Même si il se dit apolitique, Wan Yanhai est souvent qualifié de dissident en raison de ses multiples activités de dénonciation des malversations du gouvernement chinois. On peut alors se demander ce qui a mené les autorités a changer d’attitude à l’égard de AIZHI qui est désormais présente dans de nombreuses instances, comme par exemple en 2006 au Mécanisme de Coordination Pays du Fond Mondial, pour son 6eme volet de subvention à l’état chinois dans sa lutte contre le VIH. L’interdépendance croissante de la Chine avec les instances internationales et les pays occidentaux ainsi que l’inévitable ouverture de son territoire aux regards extérieurs ne peut pas seule expliquer la soudaine tolérance du pouvoir chinois à l’égard de AIZHI. Selon Albert Chen, de l’organisation Human Rights in China, cette tolérance est probablement liée à une convergence d’intérêt nouvelle entre l’association et le gouvernement dans leur objectif de lutte contre le VIH. Ainsi, Pékin ayant pris conscience des dangers économiques et sociaux d’une épidémie galopante aurait trouvé nécessaire de « s ’allier » dans sa lutte à des associations ses déjà expérimentées. Effectivement, on peut remarquer que plusieurs associations gravitent désormais dans les hautes sphères et participent au processus de décision. Ainsi en va-t-il du Mangrove, groupe de soutien pour les personnes vivant avec le VIH et représenté par des personnes séropositives.

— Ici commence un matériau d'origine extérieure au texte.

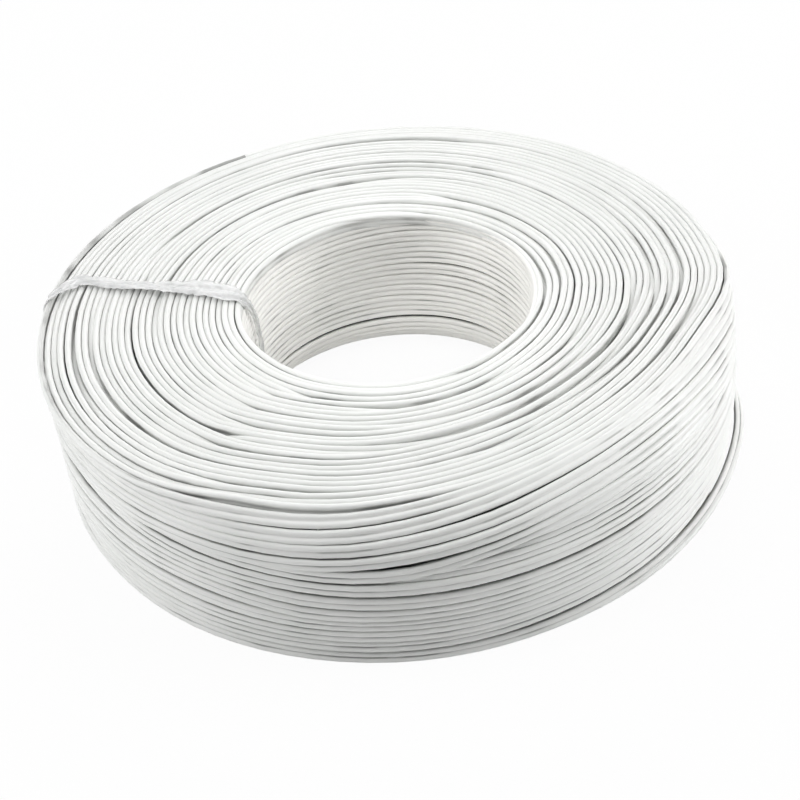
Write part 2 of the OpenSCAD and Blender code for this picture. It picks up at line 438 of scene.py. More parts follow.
# Gaps that stand out on the top face, in mm, and turns that wish to sink there for a stretch
TOP_GAPS = (
    (101.3, -155, 40, 0.45),
    (106.6, -160, 34, 0.3),
    (104.2, -167, 20, 0.25),
    (69.4, -150, 30, 0.15),
    (91.0, -145, 30, 0.15),
    (74.6, -140, 20, 0.1),
    (70.8, -8, 24, 0.3),
    (74.8, 0, 22, 0.2),
    (65.8, -12, 30, 0.3),
    (84.4, -2, 34, 0.2),
    (98.2, -8, 26, 0.3),
    (101.2, -2, 24, 0.2),
    (90.2, 10, 44, 0.15),
    (95.8, 34, 22, 0.15),
    (50.2, -28, 22, 0.25),
    (50.3, 10, 24, 0.2),
    (60.6, -22, 24, 0.2),
    (83.3, -45, 32, 0.2),
    (48.5, -155, 50, 1.5),
    (81.0, 75, 60, 0.15),
    (68.8, 90, 50, 0.15),
    (89.1, 90, 50, 0.15),
    (63.6, 72, 40, 0.1),
)
TOP_DEEP = (
    (79.8, -163, 42, 2.6),
    (102.6, -120, 36, 1.4),
    (78.0, 30, 40, 1.4),
    (86.5, 12, 30, 1.2),
)
TOP_TURNS = 32
# Distance between its turns on average, by which the marks above find their turn
TOP_PITCH = 1.9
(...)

Cependant, Wan Yanhai reste dubitatif quant à cette participation des associations à la vie politique chinoise : cette allégeance au gouvernement ne mène-t-elle pas, finalement, à une certaine complaisance des associations envers le régime, complaisance née de la crainte d’être interdite en cas de critique du système, de ses produits ou de ses déviances?